• _Written instruction_
Identify each line below containing the string "model" and copy it.

::::::

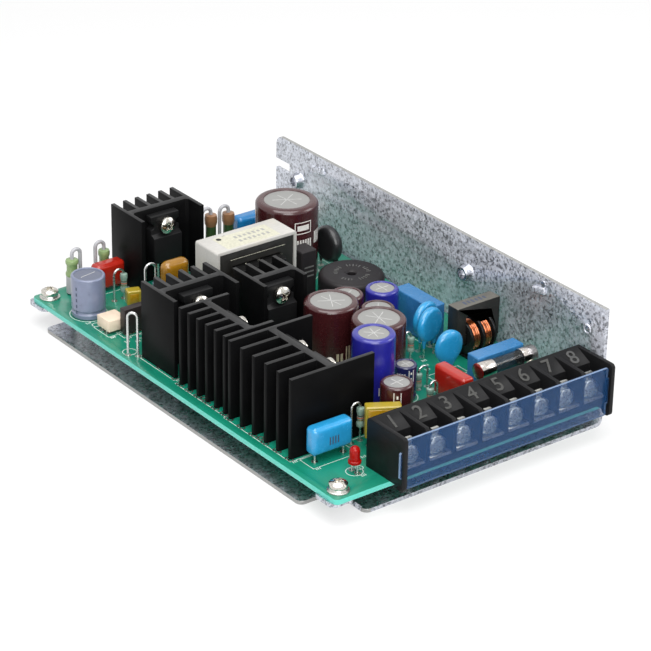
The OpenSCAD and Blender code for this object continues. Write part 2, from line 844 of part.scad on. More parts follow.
filter_bar = 3.4;
filter_frame_h = 12.6;
filter_frame_low = filter_h - filter_frame_h;
filter_axis_z = filter_frame_low + filter_bar / 2;
filter_flange_t = 0.8;
filter_flange_reach = 4.4;
filter_flanges = [-filter_flange_reach, 0, filter_flange_reach];

module filter_core() {
    color([0.33, 0.32, 0.3]) on_board(filter_at) translate([-filter_w / 2, -filter_d / 2, filter_frame_low])
        along_y(filter_d) difference() {
            round_rect([filter_w, filter_frame_h], 0.3);
            translate([filter_bar, filter_bar])
                square([filter_w - 2 * filter_bar, filter_frame_h - 2 * filter_bar]);
        }
}

module filter_bobbin() {
    bore = [filter_d + 2 * seat, filter_bar + 2 * seat];
    tube = [filter_d + 2 * seat + 1.6, filter_bar + 2 * seat + 1.6];
    length = filter_flanges[2] - filter_flanges[0];
    color([0.1, 0.1, 0.1]) on_board(filter_at) translate([0, 0, filter_axis_z]) difference() {
        union() {
            for (x = filter_flanges) translate([x - filter_flange_t / 2, 0, 0])
                rotate([0, 90, 0]) cylinder(h = filter_flange_t, r = filter_flange_d / 2);
            translate([-length / 2, -tube[0] / 2, -tube[1] / 2]) cube([length, tube[0], tube[1]]);
            for (x = [filter_flanges[0], filter_flanges[2]])
                translate([x - filter_flange_t, -filter_flange_d / 2, -filter_axis_z])
                    cube([2 * filter_flange_t, filter_flange_d, filter_axis_z - filter_flange_d / 2 + 0.4]);
        }
        translate([-filter_w, -bore[0] / 2, -bore[1] / 2]) cube([2 * filter_w, bore[0], bore[1]]);
    }
}

module filter_winding() {
    tube = [filter_d + 2 * seat + 1.6, filter_bar + 2 * seat + 1.6];
    span = filter_flanges[1] - filter_flanges[0] - filter_flange_t - 2 * seat;
    turns = 3;
    wire_r = span / turns / 2;
    color([0.72, 0.36, 0.18]) on_board(filter_at) translate([0, 0, filter_axis_z]) for (s = [-1, 0]) {
        start = filter_flanges[s + 1] + filter_flange_t / 2 + seat;
        difference() {
            for (i = [0:turns - 1]) translate([start + wire_r * (2 * i + 1), 0, 0]) rotate([0, 90, 0])
                rotate_extrude() {
                    translate([filter_flange_d / 2 - 0.5 - wire_r, 0]) circle(wire_r + 0.03);
                    translate([2, -wire_r]) square([filter_flange_d / 2 - 2.5 - wire_r, 2 * wire_r]);
                }
            translate([start - 1, -tube[0] / 2 - 0.1, -tube[1] / 2 - 0.1])
                cube([span + 2, tube[0] + 0.2, tube[1] + 0.2]);
        }
    }
}

// ---------------------------------------------------------------- box capacitors and fuse

module rear_line_capacitor() {
    color([0.25, 0.5, 0.75]) on_board(rear_box_at) soft_box([rear_box_w, box_l, rear_box_h], 0.5);
}

module front_line_capacitor() {
    color([0.3, 0.55, 0.8]) on_board(front_box_at) soft_box([box_l, front_box_w, front_box_h], 0.5);
}

fuse_cap_l = 5.2;

module fuse_glass() {
    color([0.8, 0.85, 0.85, 0.4]) on_board(fuse_at) translate([0, 0, fuse_axis_h]) rotate([0, 90, 0]) {
        inner = fuse_d / 2 - 0.7;
        difference() {
            cylinder(h = fuse_l - 2.6, r = fuse_d / 2 - 0.3, center = true);
            cylinder(h = fuse_l, r = inner, center = true);
        }
    }
}

// End caps with their wires down to the board, and the melting wire between them
module fuse_holder() {
    color("gainsboro") on_board(fuse_at) {
        for (s = [-1, 1]) {
            translate([s * (fuse_l / 2 - fuse_cap_l / 2), 0, fuse_axis_h]) rotate([0, 90, 0]) difference() {
                cylinder(h = fuse_cap_l, r = fuse_d / 2, center = true);
                translate([0, 0, s > 0 ? -0.8 : 0.8])
                    cylinder(h = fuse_cap_l - 0.8, r = fuse_d / 2 - 0.3, center = true);
            }
            translate([s * (fuse_l / 2 - 1.4), 0, 0]) cylinder(h = fuse_axis_h - fuse_d / 2 + 0.2, r = 0.5);
        }
        translate([0, 0, fuse_axis_h]) rotate([0, 90, 0])
            cylinder(h = fuse_l - 1, r = 0.15, center = true);
    }
}

// Small dark box capacitor between the transformer and the reservoir
module dark_box_capacitor() {
    color([0.2, 0.19, 0.22]) on_board(dark_box_at) soft_box(dark_box_size, 0.5);
}

// ---------------------------------------------------------------- discs

// Coated disc on two leads, facing -Y
module coated_disc(d, t, lift, pitch, tint) {
    color(tint) translate([0, 0, lift + d / 2]) rotate([90, 0, 0]) {
        rotate_extrude() {
            square([d / 2 - t / 2, t], center = false);
            translate([d / 2 - t / 2, t / 2]) circle(t / 2);
        }
    }
    color("silver") for (x = [-pitch / 2, pitch / 2]) lead(x, -t / 2, lift + d * 0.16);
}

module disc_capacitors() {
    for (at = disc_places) on_board(at)
        coated_disc(11, 2.6, 4.7, 5, [0.3, 0.72, 0.85]);
}

module varistor() {
    on_board(varistor_at) {
        coated_disc(10.2, 3.4, 4.2, 5, [0.27, 0.7, 0.86]);
        color([0.27, 0.7, 0.86]) translate([0, -0.1, 0]) rotate([90, 0, 0])
            linear_extrude(3.2) polygon([[-4.1, 6.4], [-0.9, 2.2], [0.9, 2.2], [4.1, 6.4]]);
    }
}

module thermistor() {
    on_board(thermistor_at) rotate(90) coated_disc(12, 3.8, 3, 7.5, [0.14, 0.15, 0.15]);
}

// ---------------------------------------------------------------- film capacitors

// Dipped film capacitor standing on two leads
module film_capacitor(size, lift, pitch, tint, r = 1.6) {
    color(tint) translate([0, 0, lift]) soft_box(size, r);
    color("silver") for (x = [-pitch / 2, pitch / 2]) lead(x, 0, lift + r);
}

module sky_film_capacitor() {
    on_board(sky_film_at) film_capacitor([14, 4.8, 8.6], 2.6, 10, [0.3, 0.66, 0.88]);
}

module rear_red_capacitor() {
    on_board(rear_red_at) film_capacitor([10.6, 5, 8.4], 0.8, 7.5, [0.7, 0.2, 0.1]);
}

module front_red_capacitor() {
    on_board(front_red_at) rotate(90) film_capacitor([13.6, 4.6, 9.4], 0.8, 10, [0.78, 0.22, 0.12], 1.2);
}

module rear_blue_capacitor() {
    on_board(rear_blue_at) film_capacitor([10.4, 5, 12.8], 1.1, 7.5, [0.2, 0.45, 0.7]);
}

module yellow_capacitors() {
    on_board(front_yellow_at) rotate(-31) film_capacitor([10.4, 3.6, 10], 3, 7.5, [0.85, 0.75, 0.15], 0.8);
    on_board(small_yellow_at) rotate(-20) film_capacitor([4.6, 3.6, 5], 1.6, 2.5, [0.85, 0.8, 0.25], 1);
}

module amber_capacitor() {
    on_board(amber_at) film_capacitor([9.6, 5, 6.4], 4.6, 7.5, [0.8, 0.6, 0.15], 2.2);
}

// ---------------------------------------------------------------- chips and lamp

// Moulded body on two rows of legs
module dual_row(size, legs, lift, tint) {
    color(tint) translate([-size[0] / 2, -size[1] / 2, lift]) cube([size[0], size[1], size[2]]);
    color("silver") for (i = [0:legs / 2 - 1], s = [-1, 1])
        translate([s * (size[0] / 2 - 0.5) - 0.25, (i - (legs / 2 - 1) / 2) * 2.54 - 0.3, 0])
            cube([0.5, 0.6, lift + eps]);
}

module optocoupler() {
    on_board(opto_at) dual_row([6.4, 6.6, 3.5], 4, 1, [0.93, 0.87, 0.78]);
}

// Upright moulded controller on one row of legs
module control_chip() {
    on_board(chip_at) {
        color([0.2, 0.17, 0.17]) translate([-7.9, -1.3, 0.7]) cube([15.8, 2.6, 8]);
        color("silver") for (i = [-3.5:3.5]) translate([i * 1.9 - 0.3, -0.2, 0]) cube([0.6, 0.4, 0.7]);
    }
}

module indicator_led() {
    on_board(led_at) {
        color([0.8, 0.08, 0.08]) translate([0, 0, 2.8]) {
            rotate_extrude() intersection() {
                union() {
                    square([1.9, 0.9]);
                    square([1.5, 3.8]);
                    translate([0, 3.8]) circle(1.5);
                }
                square([3, 6]);
            }
        }
        color("silver") for (y = [-1.27, 1.27]) lead(0, y, 3, 0.28);
    }
}

// ---------------------------------------------------------------- resistors and links

// Resistor standing on end: body over its foot, top lead looped down beside it
module standing_resistor(body_d, body_l, lift, span, loop, tint) {
    color(tint) translate([0, 0, lift]) rotate_extrude() {
        square([body_d * 0.42, body_l]);
        translate([0, 0.3]) square([body_d / 2, body_l * 0.24]);
        translate([0, body_l * 0.76 - 0.3]) square([body_d / 2, body_l * 0.24]);
    }
    color("silver") {
        cylinder(h = lift, r = lead_r);
        translate([span, 0, 0]) mirror([1, 0, 0]) hairpin(span, lift + body_l + loop, lift + body_l);
    }
}

power_resistor_d = 4.2;
power_resistor_l = 12;
power_resistor_at = [58.4, 142.3];
power_resistor_pitch = 6.8;
sleeved_d = 4.2;
sleeved_l = 6;
sleeved_at = [11.4, 150.4];
sleeved_back_d = 3.8;
sleeved_back_l = 7.6;
sleeved_back_at = [24.8, 152.9];
small_resistor_d = 2.4;

module power_resistors() {
    tint = [0.33, 0.45, 0.2];
    on_board(power_resistor_at) {
        standing_resistor(power_resistor_d, power_resistor_l, 5.9, -3.4, 2.6, tint);
        translate([power_resistor_pitch, 0, 0])
            standing_resistor(power_resistor_d, power_resistor_l, 4.9, -3.4, 2.8, tint);
    }
}

module sleeved_resistors() {
    on_board(sleeved_at) standing_resistor(sleeved_d, sleeved_l, 5.9, 3, 3.2, [0.66, 0.76, 0.5]);
    on_board(sleeved_back_at)
        standing_resistor(sleeved_back_d, sleeved_back_l, 3.1, -3.2, 3.2, [0.6, 0.72, 0.45]);
}

// Places as [x, y, loop span, lift, body length]
small_places = [
    [26.2, 23.3, -3.2, 4.4, 6.2], [22.6, 138.3, -3.6, 2.2, 6.4], [58.9, 37.6, 3.4, 0.8, 4.6],
    [69, 53.8, -2.4, 2.7, 5], [56, 28.6, 2.6, 0.9, 4.4]
];

module small_resistors() {
    for (p = small_places)
        on_board([p[0], p[1]]) standing_resistor(small_resistor_d, p[4], p[3], p[2], 1.8, [0.62, 0.72, 0.66]);
}

module wire_links() {
    color("silver") {
        on_board([2.1, 105.1]) rotate(-47.7) hairpin(3, 14.2, 0, link_r);
        on_board([20.2, 122.6]) hairpin(3.8, 18, 11, link_r);
    }
    color([0.6, 0.8, 0.85]) on_board([24, 122.6]) cylinder(h = 11, r = 1);
}

// ---------------------------------------------------------------- nodes

chassis();
circuit_board();
board_screws();
board_washers();
terminal_housing();
terminal_cover();
terminal_screws();
terminal_clamps();
rear_heatsink();
left_heatsink();
middle_heatsink();
small_comb_heatsink();
large_comb_heatsink();
rear_transistor();
left_transistor();
middle_transistor();
small_rectifier();
large_rectifier();
heatsink_screws();
transformer_core();
transformer_bobbin();
transformer_winding();
transformer_cover();
bulk_capacitor();
output_capacitor_rear();
output_capacitor_front();
blue_capacitor_front();
blue_capacitor_rear();
brown_capacitor_rear();
brown_capacitor_middle();
small_capacitor_front();
mini_capacitor();
grey_capacitor();
ring_choke();
dark_box_capacitor();
filter_core();
filter_bobbin();
filter_winding();
rear_line_capacitor();
front_line_capacitor();
fuse_glass();
fuse_holder();
disc_capacitors();
varistor();
thermistor();
sky_film_capacitor();
rear_red_capacitor();
front_red_capacitor();
rear_blue_capacitor();
yellow_capacitors();
amber_capacitor();
optocoupler();
control_chip();
indicator_led();
power_resistors();
sleeved_resistors();
small_resistors();
wire_links();
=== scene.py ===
"""Open frame power supply: finishes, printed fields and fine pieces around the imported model."""

import json
import math
import random

import bmesh
import bpy
from mathutils import Matrix, Vector


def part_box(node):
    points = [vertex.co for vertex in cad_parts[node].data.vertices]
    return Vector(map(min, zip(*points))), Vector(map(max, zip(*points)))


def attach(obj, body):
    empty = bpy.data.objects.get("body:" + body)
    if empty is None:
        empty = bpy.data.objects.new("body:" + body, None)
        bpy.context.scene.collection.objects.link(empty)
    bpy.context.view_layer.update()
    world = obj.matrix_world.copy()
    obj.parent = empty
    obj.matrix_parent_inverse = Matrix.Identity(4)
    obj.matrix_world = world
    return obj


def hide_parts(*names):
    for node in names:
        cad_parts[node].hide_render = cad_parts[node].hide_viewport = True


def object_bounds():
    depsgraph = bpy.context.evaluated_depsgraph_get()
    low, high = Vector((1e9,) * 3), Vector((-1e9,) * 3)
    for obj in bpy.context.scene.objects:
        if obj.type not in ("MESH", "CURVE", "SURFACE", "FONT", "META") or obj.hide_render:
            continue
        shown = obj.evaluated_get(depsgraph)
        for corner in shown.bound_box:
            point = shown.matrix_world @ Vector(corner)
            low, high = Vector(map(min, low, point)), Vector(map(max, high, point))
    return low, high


bl_info = {
    "name": "Open Frame Power Supply",
    "version": (1, 0, 0),
    "blender": (4, 5, 0),
    "location": "View3D > Sidebar > Supply",
    "description": "Dresses an open frame switching power supply with its finishes and fine pieces",
    "category": "Object",
}

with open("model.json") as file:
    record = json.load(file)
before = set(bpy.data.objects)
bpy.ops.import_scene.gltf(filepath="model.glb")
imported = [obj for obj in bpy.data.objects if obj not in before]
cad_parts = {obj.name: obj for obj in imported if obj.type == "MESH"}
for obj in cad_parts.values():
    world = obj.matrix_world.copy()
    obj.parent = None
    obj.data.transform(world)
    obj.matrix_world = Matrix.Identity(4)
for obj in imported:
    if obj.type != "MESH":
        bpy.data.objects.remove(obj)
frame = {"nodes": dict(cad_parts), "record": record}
cad_low, cad_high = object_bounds()

MM = 0.001
FULL_TURN = 2 * math.pi
SEED = 11
PRINT_LIFT = 0.03 * MM
FRAME_LINE = 0.3 * MM
CAMERA_AZIMUTH = math.radians(-37.663)
CAMERA_ELEVATION = math.radians(26.498)
CAMERA_ROLL = math.radians(1.016)
CAMERA_SENSOR = 36.0
CAMERA_LENS = 150.49
CAMERA_DISTANCE = 0.809
CAMERA_AIM = Vector((-0.99, -12.68, 20.04)) * MM
FACING = CAMERA_AZIMUTH - math.pi / 2
WHITE = (1.0, 1.0, 1.0, 1.0)
SEEING_RAYS = ("Is Camera Ray", "Is Glossy Ray", "Is Transmission Ray")


# ---------------------------------------------------------------- shader building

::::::

• _Solved problem_
"""Open frame power supply: finishes, printed fields and fine pieces around the imported model."""
with open("model.json") as file:
bpy.ops.import_scene.gltf(filepath="model.glb")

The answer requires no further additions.